Place the remaining plant back into the pot with fresh potting soil, or your preferred growing medium, firming it up a bit. Water it again to wet the new soil, and place the plant out of intense light for a few days while roots begin new growth. Within a week you should see healthy shoot growth and you will know that the roots are doing the same.
The repotting and pruning of mothers can only go so far. The trunk and older roots get very large and woody and take up more and more of the pot space that should have young absorbing roots. As said previously, replacing a mother with one of their healthy clones at regular intervals is a good way to maintain the genetics long-term.
Dude, that’s excellent advise, thank you very much.

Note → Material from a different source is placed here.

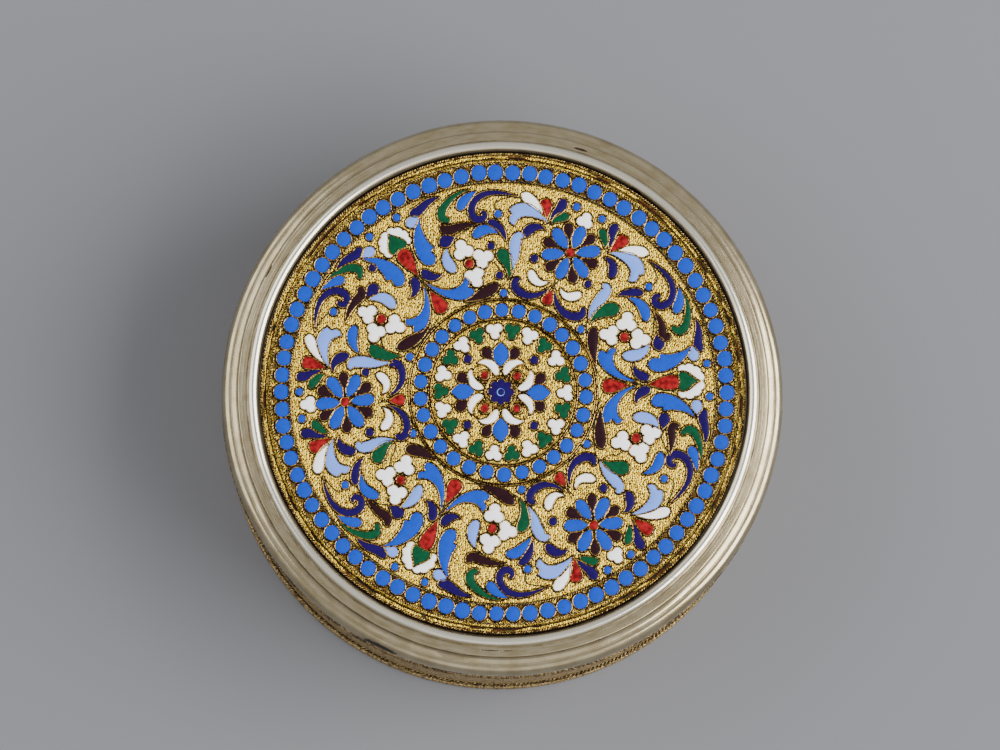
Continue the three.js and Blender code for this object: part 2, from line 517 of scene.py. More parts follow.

Hey , i am Erik from the Netherlands .. I want to startup a 5×5 ft vegging room , just for “moms” only … So what do you recommend for that space to produce as much (good quality) clones as possible … Would you say , put more plants in to get more branches etc so more plants is more clones? Or will less plants with more space (to grow big) get me more clones ?
What would you do if you’re only would be intersted in taking as many cuttings as possible?
And what light would you use ?
( I am planning to run them on a RDWC system , because of the incredible growth rates in DWC , so i can take cuttings more often)
Hope to hear your point of view , Gr Erik
Hello Erik,
Thank you for your comment ? Unfortunately we cannot respond to grow questions on the blog, but we do have the Sensi Seeds Forum where you can ask a thriving community of gardening fans for advice, share your experiences, and see if your question has already been covered. I hope this helps. Good luck with your project!
With best wishes
Scarlet
I have a humbelt dream mother plant in a 25 gal cloth pot it is 2 years old it needs rout bound .
How do I get it out ?
The plant pedler
Nice write up.
Have you any thoughts/experience on grafting several strains onto a good base(mother) to save on space and plant numbers?